Upon review of the cases and the submissions, the Court has concerns with the Barrett Investor Group. The group’s cohesiveness was formed specifically for “the opportunity to participate in this action as Lead Plaintiff.” Dkt. 45-3, ¶ 5. The group requests appointment of two law firms to be co-lead counsel, which raises the concern that the group is less likely to be in control of the litigation. Id. ¶ 14. Moreover, the group claims to have a plan for resolving disagreements, but considers the mechanism for reaching a resolution “confidential.” Id. ¶ 8. Although the Barrett Investor Group is entitled to the rebuttable presumption that it should be appointed lead plaintiff because it has the largest financial interest, the presumption has been rebutted because the Court finds that this loosely connected group, formed only for the purposes of this litigation, and subject to confidential rules of engagement may not adequately represent the class. Therefore, the Court denies the Barrett Investor Group’s motion to appoint lead plaintiff.
The Court must now look to the group with the second greatest financial interest. Although the Painters Funds is the only other group requesting appointment as lead plaintiff, the Court has reviewed their submissions and finds that the group will adequately represent the class. Moreover, neither the Barrett Investors Group nor any other interested party explicitly contests the Painters Funds’ competency to be lead plaintiff. Therefore, the Court grants the Painters Funds’ motion to be appointed lead plaintiff.
C. Lead Counsel
The Painters Funds moves the Court to appoint the firm Bernstein Litowitz Berger & Grossman, LLP (“Bernstein Litowitz “) as lead counsel. Dkt. 19 at 16. The Court has reviewed the evidence in support of Bernstein Litowitz and finds no reason to disturb the Painter Funds’ selection of Bernstein Litowitz as lead counsel. Therefore, the Court grants the Painter Funds’ motion on this issue.
Therefore, it is hereby ORDERED that the Barrett Investor Group’s motion (Dkt. 17) is GRANTED in part and DENIED in part and the Painters Funds’ motion (Dkt. 19) is GRANTED. The Court also issues the following orders:
Counsel shall make efforts to identify all cases, other than those identified above, which might properly be consolidated as part of this action, whether the cases are currently pending before the Court or are later filed in or transferred to this district. The Clerk of Court is directed to file this order in Cause No. C14-5903BHS and Cause No. C14-5912BHS and then close those cases. No additional documents shall be filed in Cause No. C14-5903BHS or Cause No. C14-5912BHS. The consolidated action shall be re-captioned as In re Barrett Business Services Securities Litigation, Cause No. C14- 5884BHS. All documents filed in the future regarding these matters are to be filed under that caption.

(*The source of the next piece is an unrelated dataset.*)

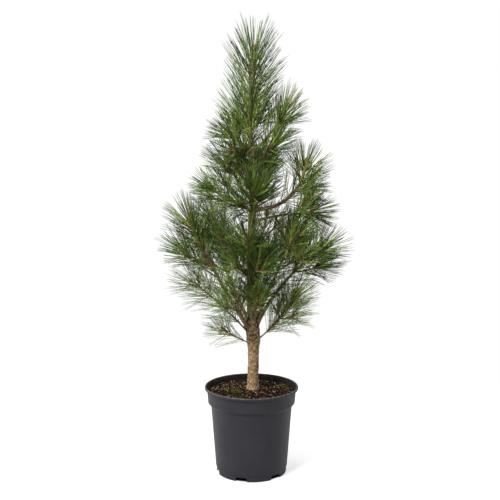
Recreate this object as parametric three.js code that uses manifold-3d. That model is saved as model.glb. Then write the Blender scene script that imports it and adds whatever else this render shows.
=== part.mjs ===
// Young pine in a round nursery pot, in millimetres, +Z up.
// The origin is the centre of the pot's flat underside, and the viewer stands at -Y.
import * as THREE from "three";
import { mergeVertices } from "three/addons/utils/BufferGeometryUtils.js";
import Module from "manifold-3d";

const wasm = await Module();
wasm.setup();

// Pot
const LIP_RADIUS = 121.2;
const LIP_HEIGHT = 228;
const COLLAR_FOOT = 186;
const STEP_FOOT = 178;
const STEP_RADIUS = 105;
const BASE_RADIUS = 90.5;
const FOOT_RING_HEIGHT = 15.5;
const FLOOR_THICKNESS = 2.6;
const WALL_THICKNESS = 2.2;
const POT_SEGMENTS = 40;
const SLOT_COUNT = 6;
const SLOT_WIDTH = 32;
const SLOT_HEIGHT = 11;
const SLOT_DEPTH = 12;
const FIRST_SLOT_ANGLE = 253;

// Soil
const SOIL_AT_WALL = 212;
const SOIL_AT_TRUNK = 220;
const SOIL_FLAT_RADIUS = 24;
const SOIL_BUMP = 1.6;
const SOIL_CLEARANCE = 0.5;
const SOIL_DICE_SEED = 77;
const MOUND_SHARES = [0.86, 0.66, 0.44];

// Trunk, with one row for each height: height, sideways drift, drift towards the back, radius
const GAP = 0.35;
const TRUNK_SIDES = 10;
const TRUNK = [
  [220, 4, 0, 18.5],
  [226, 4, 0, 16.4],
  [236, 4, 0, 15.2],
  [262, 4, 0, 14.5],
  [300, 5, 0, 14.3],
  [330, 5, 0, 15.2],
  [349, 5, 0, 17.8],
  [376, 3, 0, 18.4],
  [404, 1, 0, 15],
  [428, 1, 0, 13],
  [470, 0, 1, 12],
  [531, 0, 2, 11],
  [610, 1, 3, 9.6],
  [685, 3, 4, 8.6],
  [760, 5, 3, 7.2],
  [836, 2, 0, 6.3],
  [868, -2, -1, 5.5],
  [900, -6, -1, 5.2],
  [948, -3, 0, 4.7],
  [1000, 3, 0, 4.2],
  [1050, 4, 0, 3.8],
  [1077, 5, 0, 3.6],
  [1084, 5, 0, 4.4],
];
const LEADER_BUD_TIP = [1099, 5, 0];
const BUD_TIP_RADIUS = 0.5;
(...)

All counsel shall be responsible for notifying the Court if they become aware of any case that is filed regarding the same subject matter that might be appropriate for consolidation with this case.
Lead counsel shall have authority to speak for plaintiffs in matters regarding pretrial and trial procedure and settlement negotiations, and shall make all work assignments in such manner as to facilitate the orderly and efficient prosecution of this litigation and to avoid duplicative or unproductive effort. Lead counsel shall organize, coordinate, and conduct this litigation in the most cost-effective manner possible.
Lead counsel shall also be available and solely responsible for communications to and from the Court and shall coordinate the activities of Plaintiffs and Plaintiffs’ counsel in the conduct of the consolidated action. Defendants’ counsel may rely upon all agreements made with lead counsel, or their duly authorized representatives, and such agreements shall be binding on Plaintiffs.
Lead counsel shall be responsible for coordination of all activities and appearances on behalf of Plaintiffs and for the dissemination of notices and orders of this Court. No motion, request for discovery or other pretrial proceedings shall be initiated or filed by Plaintiffs except through lead counsel. This order shall apply to this consolidated action and to each case that relates to the same subject matter that is subsequently filed in this Court or is transferred to this Court and is consolidated with this consolidated action.